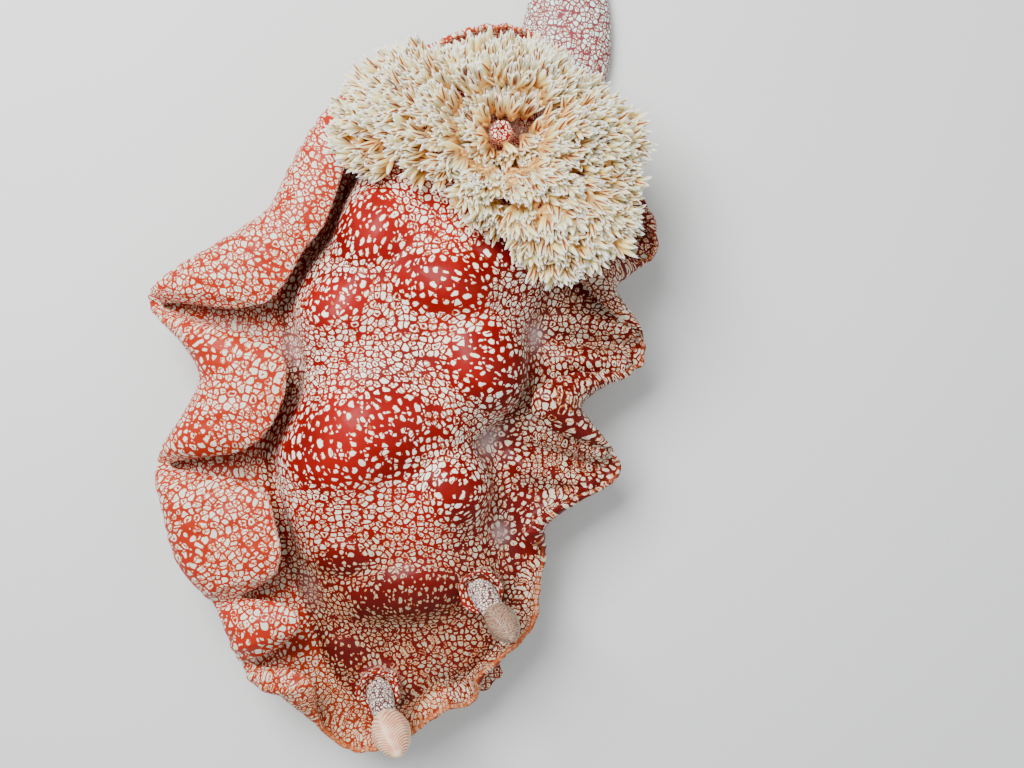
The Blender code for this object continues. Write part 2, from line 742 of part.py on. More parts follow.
def limb(name, centres, start, end, sides, sink):
    """A tapered round stem along a path of points in the gill's upright middle plane."""
    along = np.gradient(centres, axis=0)
    along = along / np.linalg.norm(along, axis=1)[:, None]
    level = np.cross(along, (0, 0, 1.0))
    level = level / np.linalg.norm(level, axis=1)[:, None]
    up = np.cross(level, along)
    centres = centres.copy()
    centres[0] -= along[0] * sink
    size = np.linspace(start, end, len(centres))
    points = tube_points(centres, level, up, size, size, sides)
    return grid_mesh(name, [(points, True, 0)], [points[0], points[-1]], CREAM)


def trunk_path(reach, tip_height, count):
    """The trunk's middle line in its own frame: along the azimuth, across it and up."""
    share = np.linspace(0, 1, count)
    rise = GILL_BOSS[1] + GAP
    along = RING_RADIUS + (0.8 * reach - RING_RADIUS) * share ** 1.35
    height = rise + (tip_height - rise) * share + GILL_ARCH * np.sin(math.pi * share**0.6)
    return np.stack([along, np.zeros(count), height], 1)


def make_gill(number):
    """A gill plume: a trunk, pairs of twigs and leaflets along them, fused and kept in a sector."""
    azimuth, reach, tip_height = GILLS[number]
    path = trunk_path(reach, tip_height, 6)
    # The root is a level ring on the boss, and the others stand across the path.
    along = np.gradient(path, axis=0)
    along = along / np.linalg.norm(along, axis=1)[:, None]
    along[0] = (0, 0, 1)
    level = np.broadcast_to((0.0, 1.0, 0.0), path.shape)
    up = np.cross(along, level)
    size = np.linspace(*GILL_TRUNK, len(path))
    rings = tube_points(path, level, up, size, size, 6)
    trunk = grid_mesh(f"gill_{number + 1}", [(rings, True, 0)], [rings[0], rings[-1]], CREAM)
    pieces = []
    draw = random.Random(number + 11)
    stems = [path[2:]]
    for share in TWIGS:
        for side in (1, -1):
            at = share * (len(path) - 1)
            low = int(at)
            root = path[low] + (at - low) * (path[low + 1] - path[low])
            turn = TWIG_TURN * side * draw.uniform(0.85, 1.15)
            aim = np.array((math.cos(turn), math.sin(turn), draw.uniform(0.15, 0.35)))
            length = (0.22 + 0.2 * share) * reach * draw.uniform(0.9, 1.1)
            t = np.linspace(0, 1, 3)[:, None]
            stem = root + t * length * aim + t**2 * np.array((2.0, 0, -1.5))
            stems.append(stem)
            pieces.append(limb("twig", stem, 1.3, 0.6, 4, 0.5))
    for stem in stems:
        pieces.extend(leaflets_on(stem, draw))
    for piece in (trunk, *pieces):
        place_gill(piece.data, number)
    combine(trunk, pieces)


def leaflets_on(stem, draw):
    """Leaflets along one stem: some up, some to each side, and one at the end."""
    made = []
    axis = unit(stem[-1] - stem[0])
    level = unit(np.cross(axis, (0, 0, 1.0)))
    up = np.cross(level, axis)
    for share, lean in LEAFLET_SPOTS:
        at = share * (len(stem) - 1)
        low = min(int(at), len(stem) - 2)
        root = stem[low] + (at - low) * (stem[low + 1] - stem[low])
        lean = lean * draw.uniform(0.5, 0.9)
        aim = axis + lean * level + draw.uniform(0.35, 0.7) * up
        length, width, thick = (value * draw.uniform(0.9, 1.15) for value in LEAFLET)
        side = unit(np.cross(aim, up + 0.4 * lean * level))
        made.append(leaflet("leaflet", root, aim, side, length, width, thick, 1.2))
    return made


def place_gill(mesh, number):
    """Squeezes a plume into its sector and turns it to its azimuth round the ring."""
    azimuth = math.radians(GILLS[number][0])
    clockwise, counter = gill_sector(number)
    count = len(mesh.vertices)
    flat = np.empty(count * 3)
    mesh.vertices.foreach_get("co", flat)
    p = flat.reshape(count, 3) / MM
    half = np.where(p[:, 1] > 0, counter, clockwise)
    room = p[:, 0] * np.tan(half) - SECTOR_GAP / np.cos(half)
    across = room * np.tanh(p[:, 1] / room)
    x = RING[0] + p[:, 0] * math.cos(azimuth) - across * math.sin(azimuth)
    y = RING[1] + p[:, 0] * math.sin(azimuth) + across * math.cos(azimuth)
    placed = np.stack([x, y, p[:, 2]], 1) * MM
    mesh.vertices.foreach_set("co", placed.ravel())
    mesh.update()


def add_gill_seats(rump):
    """A flat-topped boss for each gill, and the anal papilla in the middle of the ring."""
    radius, top = GILL_BOSS
    seats = []
    for azimuth, _reach, _height in GILLS:
        x = RING[0] + RING_RADIUS * math.cos(math.radians(azimuth))
        y = RING[1] + RING_RADIUS * math.sin(math.radians(azimuth))
        seats.append(post("seat", x, y, 25, top, radius * 1.2, radius, 10))
    seats.append(post("papilla", *RING, 25, PAPILLA[1], PAPILLA[0] * 1.3, PAPILLA[0], 10))
    combine(rump, seats)


for leftover in list(bpy.data.objects):
    bpy.data.objects.remove(leftover)
parts = bpy.data.collections.new("spanish_dancer")
bpy.context.scene.collection.children.link(parts)

half = GAP / 2
head_end = FAN_RUN + HEAD_END
rump_start = FAN_RUN + RUMP_START
add_face(make_core("head", 0, head_end - half))
make_core("back", head_end + half, rump_start - half)
add_gill_seats(make_core("rump", rump_start + half, RIM_END))
make_foot()
make_tail()
make_end_frill("frill_front", *((0, cuts[0] - half) for cuts in FRILL_CUTS.values()))
for side, word in ((1, "left"), (-1, "right")):
    fore, middle, hind = FRILL_CUTS[word]
    make_frill(f"frill_{word}_fore", side, fore + half, middle - half)
    make_frill(f"frill_{word}_hind", side, middle + half, hind - half)
    make_tentacle(side)
    make_rhinophore(word)
make_end_frill("frill_rear", *((cuts[2] + half, RIM_END) for cuts in FRILL_CUTS.values()))
for number in range(len(GILLS)):
    make_gill(number)
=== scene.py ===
"""A Spanish dancer sea slug as a life-size museum model, dressed for the camera.

One skin is worked out on rays that leave the spine line and run over the back, out along the
ruffled frill, back under it and down to the sole. The tail, the snout with its lips, the oral
tentacles and the sheaths are fused to it. The gills and rhinophores are pieces of their own.
Lengths are in millimetres until they go into a mesh. The head points to -Y, and +Z is up.
"""

import json
import math

import bmesh
import bpy
import numpy as np
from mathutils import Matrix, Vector, kdtree

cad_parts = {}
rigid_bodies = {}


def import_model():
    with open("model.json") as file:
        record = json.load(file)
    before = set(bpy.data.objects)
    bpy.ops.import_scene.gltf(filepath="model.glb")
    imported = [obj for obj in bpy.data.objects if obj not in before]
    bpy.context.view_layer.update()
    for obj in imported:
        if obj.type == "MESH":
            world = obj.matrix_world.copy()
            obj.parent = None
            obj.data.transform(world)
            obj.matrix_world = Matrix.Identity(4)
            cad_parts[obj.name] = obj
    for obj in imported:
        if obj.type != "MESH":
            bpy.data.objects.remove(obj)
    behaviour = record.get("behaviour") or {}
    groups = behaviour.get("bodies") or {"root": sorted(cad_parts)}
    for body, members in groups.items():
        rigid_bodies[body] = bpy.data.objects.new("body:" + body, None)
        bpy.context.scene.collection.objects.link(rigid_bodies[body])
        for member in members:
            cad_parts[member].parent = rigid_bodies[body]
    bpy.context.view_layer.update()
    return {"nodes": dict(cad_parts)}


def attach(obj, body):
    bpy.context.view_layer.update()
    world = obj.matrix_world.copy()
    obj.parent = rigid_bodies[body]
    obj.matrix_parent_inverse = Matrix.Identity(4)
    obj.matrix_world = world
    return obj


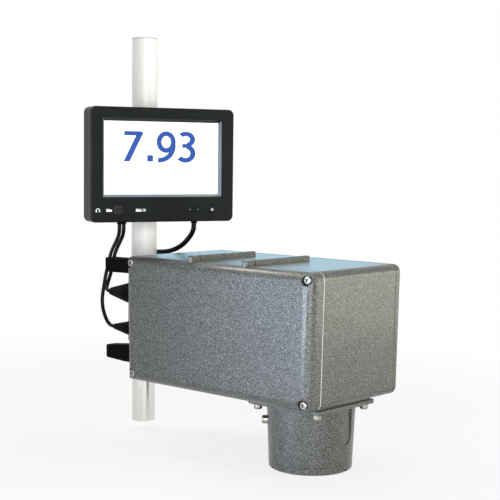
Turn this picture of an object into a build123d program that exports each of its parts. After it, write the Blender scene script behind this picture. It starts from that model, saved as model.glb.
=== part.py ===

_STATED EXERCISE:_ Your task is to extract exactly the lines starting at the line with "for leftover in" and ending at the line with "record = json.load(file)", including both ends, and no other lines.

_RESULT OF THE TASK:_
for leftover in list(bpy.data.objects):
    bpy.data.objects.remove(leftover)
parts = bpy.data.collections.new("spanish_dancer")
bpy.context.scene.collection.children.link(parts)

half = GAP / 2
head_end = FAN_RUN + HEAD_END
rump_start = FAN_RUN + RUMP_START
add_face(make_core("head", 0, head_end - half))
make_core("back", head_end + half, rump_start - half)
add_gill_seats(make_core("rump", rump_start + half, RIM_END))
make_foot()
make_tail()
make_end_frill("frill_front", *((0, cuts[0] - half) for cuts in FRILL_CUTS.values()))
for side, word in ((1, "left"), (-1, "right")):
    fore, middle, hind = FRILL_CUTS[word]
    make_frill(f"frill_{word}_fore", side, fore + half, middle - half)
    make_frill(f"frill_{word}_hind", side, middle + half, hind - half)
    make_tentacle(side)
    make_rhinophore(word)
make_end_frill("frill_rear", *((cuts[2] + half, RIM_END) for cuts in FRILL_CUTS.values()))
for number in range(len(GILLS)):
    make_gill(number)
=== scene.py ===
"""A Spanish dancer sea slug as a life-size museum model, dressed for the camera.

One skin is worked out on rays that leave the spine line and run over the back, out along the
ruffled frill, back under it and down to the sole. The tail, the snout with its lips, the oral
tentacles and the sheaths are fused to it. The gills and rhinophores are pieces of their own.
Lengths are in millimetres until they go into a mesh. The head points to -Y, and +Z is up.
"""

import json
import math

import bmesh
import bpy
import numpy as np
from mathutils import Matrix, Vector, kdtree

cad_parts = {}
rigid_bodies = {}


def import_model():
    with open("model.json") as file:
        record = json.load(file)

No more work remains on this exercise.